With the socio-economic and political transitions that have taken place in the country over the years, the National Gallery has nonetheless managed to grow from strength to strength. Through dynamic leadership from the past directors Frank McEwen, Professor Brian Bradshaw, Christopher Till, Professor Cyril Rodgers, Professor George Kahari and the current Mrs Doreen Sibanda. The Gallery has had its doors open preserving, conserving, researching and publishing art books for the education of present and future generations of Zimbabwe. Each one of them brought their own unique vision and expertise to the enhancement of the Gallery’s vision.

The current director, Mrs Doreen Sibanda became the first female director in 2004. Through her leadership the National Gallery of Zimbabwe still stands as a centre for national culture, infusing various influences into the mainstreams of life and is constantly changing the way people appreciate art and culture in their various societies through stone, metal and wooden sculptures, paintings, drawings, photography, print works and, video and installations.

In 2006, the National Gallery managed to source funds to add photographic works into the Gallery’s Permanent Collection filling in one of the outstanding gaps.

The Nation’s Permanent Collection is a body of artworks that are very much representative of the nation’s artistic history, consisting of works which have been collected over a long period of time and tell a story of Zimbabwe at a particular time.

The “Friends of the Gallery” popularly known as FOG have also done contributed in raising funds purchase more works for the Permanent Collection.

This year through Mrs Sibanda’s leadership, the Gallery will host the second International Conference on African Art and Cultures in September 2017.

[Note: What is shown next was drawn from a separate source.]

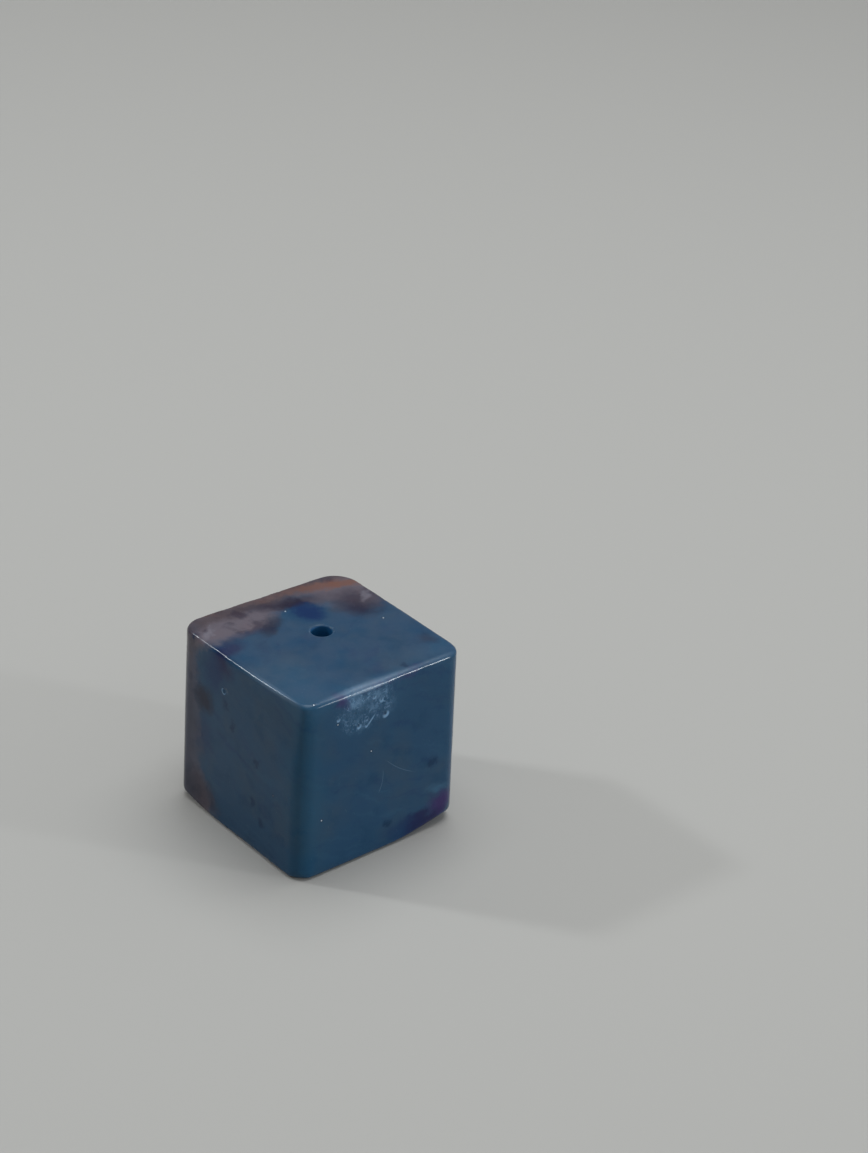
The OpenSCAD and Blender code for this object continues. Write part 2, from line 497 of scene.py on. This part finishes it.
# Clouds and patches: colour, strength, centre, reach, softness and turn
PATCHES = [
    (TEAL, 0.15, (7.2, -7.2, 9.5), (1.7, 1.7, 6.0), 0.9, (0, 0, 0)),
    (TEAL, 0.45, (-7.0, -7.1, 6.9), (1.7, 1.5, 10.0), 0.9, (0, 0, 0)),
    (PALE_BLUE, 0.30, (-1.0, -6.6, 13.8), (2.8, 0.6, 0.6), 0.8, (0, 0, 0)),
    (PALE_BLUE, 0.35, (-5.6, -4.8, 13.8), (2.4, 3.4, 1.0), 0.8, (0, 0, 0)),
    (PALE_BLUE, 0.25, (5.4, -6.2, 13.8), (2.4, 1.2, 1.0), 0.8, (0, 0, 0)),
    (FROST, 0.28, (-2.4, -7.1, 13.2), (0.9, 0.5, 0.4), 0.9, (0, 0, 0)),
    (PALE_BLUE, 0.25, (-1.2, -7.1, 12.4), (2.8, 0.8, 1.9), 0.6, (0, 0, 0)),
    (SLATE, 0.75, (-7.0, 5.9, 5.5), (1.6, 1.6, 8.0), 0.6, (0, 0, 0)),
    (UMBER, 0.75, (-2.2, 3.1, 13.8), (1.5, 0.55, 1.2), 0.6, (0, 0, 38)),
    (PLUM, 0.95, (1.4, 4.8, 13.8), (3.4, 0.62, 1.2), 0.8, (0, 0, -14)),
    (DEEP_BLUE, 0.90, (1.4, 3.3, 13.8), (0.95, 1.1, 1.0), 0.6, (0, 0, -20)),
    (ORANGE, 0.95, (5.3, 4.95, 13.5), (2.4, 0.50, 1.8), 0.6, (0, 0, -24)),
    (ORANGE, 0.50, (1.8, 6.05, 13.7), (3.4, 0.35, 0.8), 0.8, (0, 0, -8)),
    (MAUVE_GREY, 0.65, (4.4, 3.9, 13.8), (1.6, 0.7, 1.2), 0.7, (0, 0, -25)),
    (MAUVE_BROWN, 0.80, (4.5, 2.5, 13.6), (1.3, 1.3, 2.4), 0.6, (0, 0, 0)),
    (PLUM, 0.70, (5.0, 1.2, 13.8), (1.2, 0.8, 1.5), 0.8, (0, 0, 10)),
    (MILK, 1.00, (6.15, 2.6, 13.8), (0.75, 0.26, 0.6), 0.8, (0, 0, 38)),
    (MILK, 0.16, (2.9, 3.7, 13.8), (1.2, 0.35, 0.6), 0.8, (0, 0, -60)),
    (PLUM, 0.40, (5.75, -4.3, 13.8), (0.5, 0.65, 1.0), 0.8, (0, 0, 0)),
    (MILK, 0.60, (-6.0, 4.5, 13.8), (1.0, 0.30, 0.8), 0.8, (0, 0, 38)),
    (VIOLET, 0.75, (-6.2, 2.2, 13.7), (0.9, 0.7, 0.8), 0.7, (0, 0, 0)),
    (VIOLET, 0.30, (-4.6, 3.0, 13.8), (1.9, 0.4, 0.8), 0.8, (0, 0, 0)),
    (VIOLET, 0.85, (-7.0, 1.7, 13.0), (0.8, 0.9, 0.9), 0.8, (0, 0, 0)),
    (DEEP_BLUE, 0.60, (-7.0, 2.7, 12.0), (1.0, 0.9, 1.5), 0.7, (0, 0, 0)),
    (UMBER, 0.85, (-7.0, 3.9, 9.4), (1.2, 0.9, 0.9), 0.7, (0, 0, 0)),
    (DEEP_BLUE, 0.40, (-7.0, 3.9, 6.3), (1.0, 0.9, 1.4), 0.8, (0, 0, 0)),
    (UMBER, 0.65, (-7.0, 4.6, 1.6), (1.6, 1.6, 1.4), 0.7, (0, 0, 0)),
    (MAGENTA, 0.60, (-3.6, -7.1, 13.3), (0.5, 0.6, 0.6), 0.7, (0, 0, 0)),
    (MAGENTA, 0.45, (0.9, -7.1, 13.75), (2.0, 0.35, 0.3), 0.7, (0, 0, 0)),
    (MAGENTA, 0.75, (5.5, -7.1, 1.9), (1.0, 1.6, 1.0), 0.7, (0, 0, 0)),
    (VIOLET, 0.85, (4.1, -7.1, 1.1), (1.5, 1.2, 0.5), 0.6, (0, 0, 0)),
    (DEEP_BLUE, 0.45, (2.2, -7.1, 0.9), (1.5, 1.2, 0.6), 0.7, (0, 0, 0)),
    (PALE_BLUE, 0.80, (4.9, -7.1, 3.4), (0.8, 0.5, 0.3), 0.9, (0, 0, 0)),
    (MAUVE_BROWN, 0.75, (7.0, 2.4, 12.6), (1.4, 1.4, 1.8), 0.5, (0, 0, 0)),
    (DEEP_BLUE, 0.65, (7.0, 0.4, 7.4), (1.4, 1.5, 2.3), 0.7, (0, 0, 0)),
    (MAGENTA, 0.40, (7.0, -2.6, 3.6), (1.6, 1.9, 1.2), 0.8, (0, 0, 0)),
    (PALE_BLUE, 0.45, (7.0, -3.2, 10.4), (1.0, 1.4, 0.8), 0.9, (0, 0, 0)),
    (VIOLET, 0.60, (3.0, -3.2, 0.0), (2.2, 1.5, 0.9), 0.7, (0, 0, 0)),
]
for shade, strength, centre, reach, softness, turn in PATCHES:
    patch = zone(wandering, centre, reach, softness, turn)
    colour = tint(colour, shade, sum_up("MULTIPLY", patch, strength))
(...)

The conference will be a platform to reimagine the future of art, cultural institutions and heritage industries in the face of the current socio-economic and political challenges on the continent.

Like the first ICAC in 1962, this event will be important not only for the region, but for the whole continent. Its impact will map out the ways in which institutions, governments, academics and practitioners engaging with the continent will further the discourse on art and culture.

Through the continued support of the Ministry of Rural Development, Promotion and Preservation of National Culture and Heritage and the Government of Zimbabwe, the National Gallery has been able to consistently facilitate artists to travel and participate in the Venice Biennale since 2011.

Described as the Olympics of the art world, the Venice Biennale in Italy has for over a century been one of the most prestigious cultural institutions in the world. Established in 1895, the Biennale has an attendance today of over 370 000 visitors at the Art Exhibition. Our first involvement in the Venice Biennale came at a time when the world thought Zimbabwe had been driven to decline.

Through this, the Gallery was able to announce that the world that Zimbabwe was once again ready for business. The repeated appearance and tenacity of Zimbabwe at this platform, coupled with the talent that has been presented, has led to great success for the artists. Zimbabwe is set to participate for the fourth time in the Venice Biennale this year.

The 60th anniversary is a time to celebrate and reflect on the tremendous role that the Gallery has played in our society in a span of six decades shaping the Visual Art landscape. The Gallery has been central to the growth of contemporary art in the country, and looks to the future with pride in its achievements and determination to maintain its high standards and continued growth.

This milestone would not have been achieved without the tremendous support we have received and continue to receive from our communities.

In this regard, the National Gallery would like to express our deepest gratitude to the artists, the Government of Zimbabwe, sponsors, partners, volunteers, Friends of the Gallery and the patrons that have come together for the last 60 years in shaping the Gallery’s past, present and future.

It is this support that has enabled the National Gallery of Zimbabwe together with the public, to remember Zimbabwe’s cultural history, promote local artists, and spotlight the contemporary relevance of art from Africa.